Here are the factoids:

  • A total of 300 patients were identified, nearly equally split between room temp platelets and cold-stored
  • Demographics of the two groups were similar, but the ISS was somewhat higher in the cold-stored platelet group
  • Significantly fewer cold-stored platelet patients underwent surgery (13% vs. 24%)
  • Survival was the same at 87-88%
  • Blood and product administration was significantly higher in the cold-stored group, as was the use of the MTP (54% vs. 34%)

The authors concluded that the use of cold-stored platelets were not inferior to room temperature platelets.

Bottom line: Huh?? Yes, survival was the same despite a higher ISS in the cold platelet group. But they required more blood and needed massive transfusion significantly more often.

I see two major issues with this study. The most important is that it is a non-inferiority study. To believe that both arms are equal, a power analysis is required. The sample size here is too small to achieve significance unless differences are extreme, like the transfusion and MTP numbers.
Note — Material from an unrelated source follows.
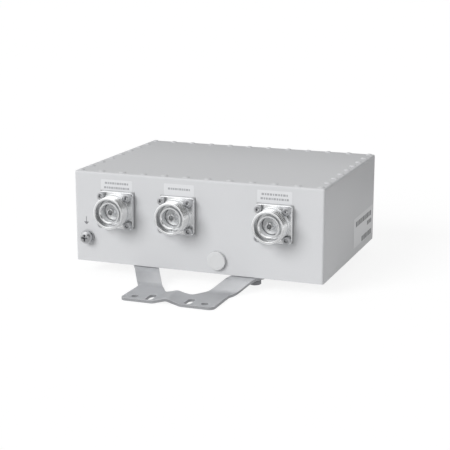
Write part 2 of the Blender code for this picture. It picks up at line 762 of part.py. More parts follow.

The second problem is that this is an association study. Attempting to show that the type of platelets used is a major determinant of survival, need for surgery, or blood product use is shortsighted. There are a myriad of other factors that have more of an impact.

Far more subjects need to be studied, and a retrospective study with limited data points is not enough. I’m surprised that a military registry could only come up with 75 patients a year to analyze. These low numbers and the nature of this particular registry could inject significant bias as well.

Stay with the room temp platelets for now, and wait for a well-powered prospective analysis before changing your MTP.

Reference: An analysis of the use of cold-stored platelets in combat trauma. AAST 2023 Plenary paper #29.